#### Written problem:
Output all lines exactly, with nothing added or dropped.

--------------------------------------------------

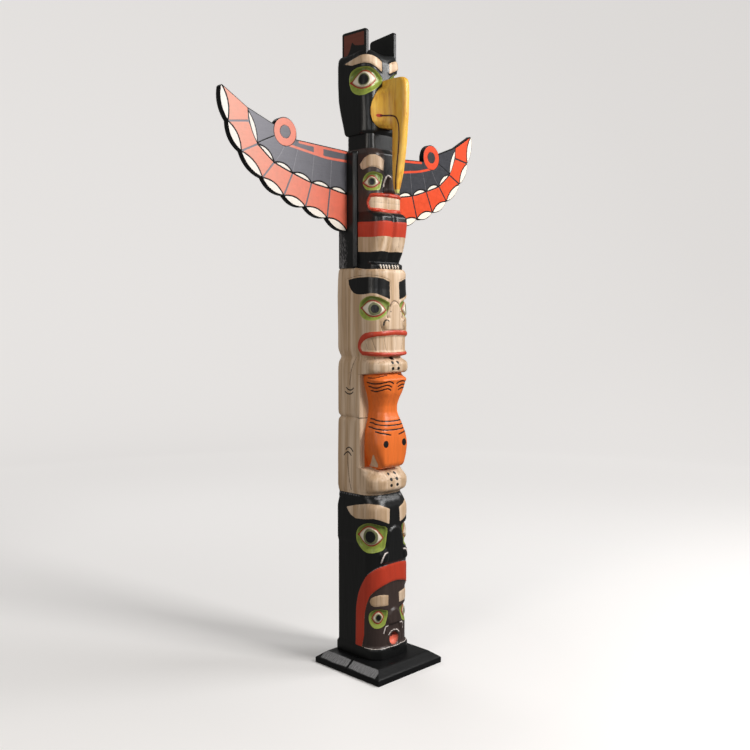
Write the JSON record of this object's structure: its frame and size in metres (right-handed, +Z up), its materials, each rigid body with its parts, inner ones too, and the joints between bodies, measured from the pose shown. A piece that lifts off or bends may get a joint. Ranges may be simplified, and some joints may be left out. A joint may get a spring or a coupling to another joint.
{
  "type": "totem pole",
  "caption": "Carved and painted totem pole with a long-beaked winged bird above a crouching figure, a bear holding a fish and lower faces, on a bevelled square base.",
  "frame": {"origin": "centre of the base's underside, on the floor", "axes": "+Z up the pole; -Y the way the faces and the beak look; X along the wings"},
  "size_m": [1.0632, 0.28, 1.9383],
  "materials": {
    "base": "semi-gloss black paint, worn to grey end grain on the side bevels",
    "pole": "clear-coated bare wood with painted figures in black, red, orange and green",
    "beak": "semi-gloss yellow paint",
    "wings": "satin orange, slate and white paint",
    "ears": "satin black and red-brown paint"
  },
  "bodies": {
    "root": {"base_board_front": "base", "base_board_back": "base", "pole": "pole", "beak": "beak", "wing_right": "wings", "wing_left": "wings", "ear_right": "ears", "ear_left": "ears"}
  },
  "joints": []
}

--------------------------------------------------

#### Task answer:
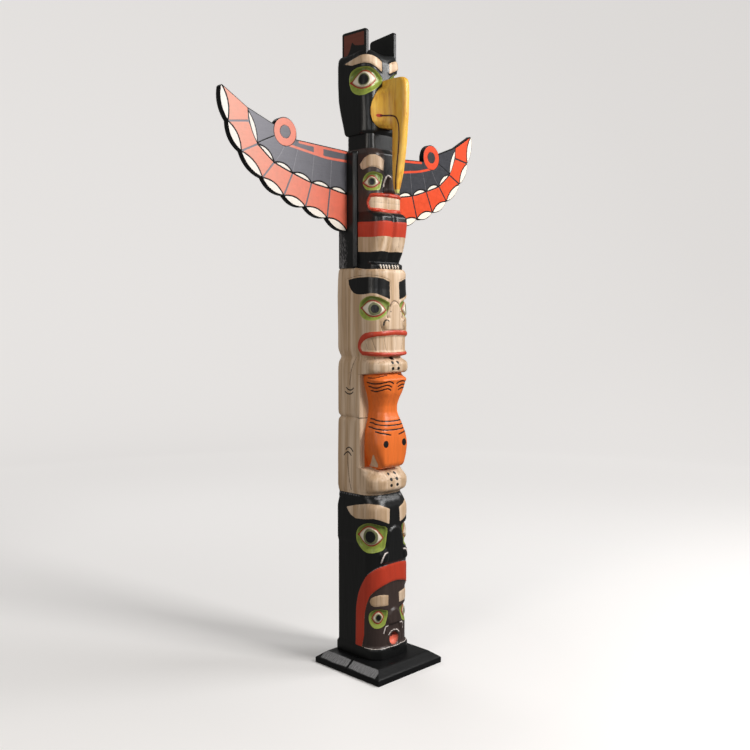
Write the JSON record of this object's structure: its frame and size in metres (right-handed, +Z up), its materials, each rigid body with its parts, inner ones too, and the joints between bodies, measured from the pose shown. A piece that lifts off or bends may get a joint. Ranges may be simplified, and some joints may be left out. A joint may get a spring or a coupling to another joint.
{
  "type": "totem pole",
  "caption": "Carved and painted totem pole with a long-beaked winged bird above a crouching figure, a bear holding a fish and lower faces, on a bevelled square base.",
  "frame": {"origin": "centre of the base's underside, on the floor", "axes": "+Z up the pole; -Y the way the faces and the beak look; X along the wings"},
  "size_m": [1.0632, 0.28, 1.9383],
  "materials": {
    "base": "semi-gloss black paint, worn to grey end grain on the side bevels",
    "pole": "clear-coated bare wood with painted figures in black, red, orange and green",
    "beak": "semi-gloss yellow paint",
    "wings": "satin orange, slate and white paint",
    "ears": "satin black and red-brown paint"
  },
  "bodies": {
    "root": {"base_board_front": "base", "base_board_back": "base", "pole": "pole", "beak": "beak", "wing_right": "wings", "wing_left": "wings", "ear_right": "ears", "ear_left": "ears"}
  },
  "joints": []
}